═════ Data lines
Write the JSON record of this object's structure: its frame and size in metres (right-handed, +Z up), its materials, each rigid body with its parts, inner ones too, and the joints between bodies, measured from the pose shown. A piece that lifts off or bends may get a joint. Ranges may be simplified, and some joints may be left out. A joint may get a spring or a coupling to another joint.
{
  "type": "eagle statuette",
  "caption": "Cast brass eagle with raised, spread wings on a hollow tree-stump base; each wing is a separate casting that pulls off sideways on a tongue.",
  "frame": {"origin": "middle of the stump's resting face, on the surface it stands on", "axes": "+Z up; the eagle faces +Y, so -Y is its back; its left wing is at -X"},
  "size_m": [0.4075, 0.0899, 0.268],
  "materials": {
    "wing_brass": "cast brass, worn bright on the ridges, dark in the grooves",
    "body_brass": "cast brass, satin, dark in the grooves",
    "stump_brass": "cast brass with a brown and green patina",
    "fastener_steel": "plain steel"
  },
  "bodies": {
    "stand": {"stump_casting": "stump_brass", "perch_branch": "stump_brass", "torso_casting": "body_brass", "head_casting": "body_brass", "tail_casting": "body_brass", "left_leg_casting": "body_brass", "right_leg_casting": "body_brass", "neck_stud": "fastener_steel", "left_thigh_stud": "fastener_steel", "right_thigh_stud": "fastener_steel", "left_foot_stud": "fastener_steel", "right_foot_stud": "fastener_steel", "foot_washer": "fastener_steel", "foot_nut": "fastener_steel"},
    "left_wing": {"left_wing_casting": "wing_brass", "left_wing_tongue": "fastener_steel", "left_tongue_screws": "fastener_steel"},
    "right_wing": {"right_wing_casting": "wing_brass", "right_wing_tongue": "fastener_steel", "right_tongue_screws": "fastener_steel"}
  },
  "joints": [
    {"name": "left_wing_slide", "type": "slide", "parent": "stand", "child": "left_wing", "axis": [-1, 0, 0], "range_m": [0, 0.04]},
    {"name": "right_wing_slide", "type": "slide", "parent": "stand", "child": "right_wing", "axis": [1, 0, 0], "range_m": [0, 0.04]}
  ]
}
══════════
Each line above must be printed exactly as it appears.

Exercise solution:
Write the JSON record of this object's structure: its frame and size in metres (right-handed, +Z up), its materials, each rigid body with its parts, inner ones too, and the joints between bodies, measured from the pose shown. A piece that lifts off or bends may get a joint. Ranges may be simplified, and some joints may be left out. A joint may get a spring or a coupling to another joint.
{
  "type": "eagle statuette",
  "caption": "Cast brass eagle with raised, spread wings on a hollow tree-stump base; each wing is a separate casting that pulls off sideways on a tongue.",
  "frame": {"origin": "middle of the stump's resting face, on the surface it stands on", "axes": "+Z up; the eagle faces +Y, so -Y is its back; its left wing is at -X"},
  "size_m": [0.4075, 0.0899, 0.268],
  "materials": {
    "wing_brass": "cast brass, worn bright on the ridges, dark in the grooves",
    "body_brass": "cast brass, satin, dark in the grooves",
    "stump_brass": "cast brass with a brown and green patina",
    "fastener_steel": "plain steel"
  },
  "bodies": {
    "stand": {"stump_casting": "stump_brass", "perch_branch": "stump_brass", "torso_casting": "body_brass", "head_casting": "body_brass", "tail_casting": "body_brass", "left_leg_casting": "body_brass", "right_leg_casting": "body_brass", "neck_stud": "fastener_steel", "left_thigh_stud": "fastener_steel", "right_thigh_stud": "fastener_steel", "left_foot_stud": "fastener_steel", "right_foot_stud": "fastener_steel", "foot_washer": "fastener_steel", "foot_nut": "fastener_steel"},
    "left_wing": {"left_wing_casting": "wing_brass", "left_wing_tongue": "fastener_steel", "left_tongue_screws": "fastener_steel"},
    "right_wing": {"right_wing_casting": "wing_brass", "right_wing_tongue": "fastener_steel", "right_tongue_screws": "fastener_steel"}
  },
  "joints": [
    {"name": "left_wing_slide", "type": "slide", "parent": "stand", "child": "left_wing", "axis": [-1, 0, 0], "range_m": [0, 0.04]},
    {"name": "right_wing_slide", "type": "slide", "parent": "stand", "child": "right_wing", "axis": [1, 0, 0], "range_m": [0, 0.04]}
  ]
}